Lights in the Distance

Observations and musings regarding new mommyhood and life in general.

Monday, May 03, 2004

Terrorism...

Words cannot describe the revulsion I felt upon hearing of yesterday's heinous terror attack in the Gaza Strip. Whether or not I or others believe the settlements should be there is irrelevant at times like this, when a pregnant woman and her four young daughters are murdered in such a horrific manner, and you can't help but wonder about the depths of depravity to which these twisted individuals are capable of sinking. There can be no justification for the cold-blooded, point-blank murder of four little girls and their mother, no matter who they were or where they lived.

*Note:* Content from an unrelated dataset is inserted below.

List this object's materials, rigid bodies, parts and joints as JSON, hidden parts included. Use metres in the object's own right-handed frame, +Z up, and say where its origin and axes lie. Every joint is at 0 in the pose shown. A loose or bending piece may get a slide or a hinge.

I choose not to focus on the political aspects of their senseless deaths, but on the personal tragedies of those left behind. In the blink of an eye, a family of six (seven, if you count the unborn baby) has been destroyed, reduced to a shattered family of one. To lose one child is to experience indescribable pain. You feel that your whole world has fallen apart, and indeed, it has. People around you continue to go about their lives, and you wonder if you will ever be able to do the same. You wonder if you will ever be able to smile again, to laugh again, to look at another child without wanting to die yourself. If you are lucky and you are strong, you will find the way to cope with your pain, and eventually, gradually learn to live again. The pain doesn't go away, it simply becomes a part of you, something you carry with you always, but with any luck, you don't let it rule your life. That is losing one child. How does one recover from losing an entire family? It is truly incomprehensible. How can you go on, knowing that those you hold most dear have all been taken from you, wrenched away with such agonizing cruelty? How do you find the strength to live, let alone to heal? It is at times like these that I almost envy those people who can derive some semblance of comfort in believing that even the most horrendous acts are all a part of G-d's master plan, and that somehow, their loved ones had completed what they were put on earth to do, and that is why they were taken. I truly hope that Mr. Hatuel, husband to Tali and father to four beautiful little girls, is able to find the strength to go on living, the strength to smile again someday.

What some people have conveniently chosen to ignore is that terrorism is always a crime. It is vicious, indiscriminate violence, perpetrated with the singular goal of causing as much devastation and carnage as possible. It can happen anywhere at any time. Thousands of innocent people around the world have been murdered while riding buses, trains and planes, going to work, going to school, going out to eat. The list is endless, and the "creativity" shown by the terrorists in carrying out their attacks knows no bounds. To differentiate between victims sets a dangerous precedent whereby some victims are more acceptable than others, essentially condoning the justification for murder. One can disagree with the settlers and their actions, or disagree with the actions of the Israeli government, but to "understand" the murder of innocent civilians by terrorists and see it as an acceptable consequence of these actions is just as culpable for these deaths as if he or she had personally pulled the trigger or set off the bomb.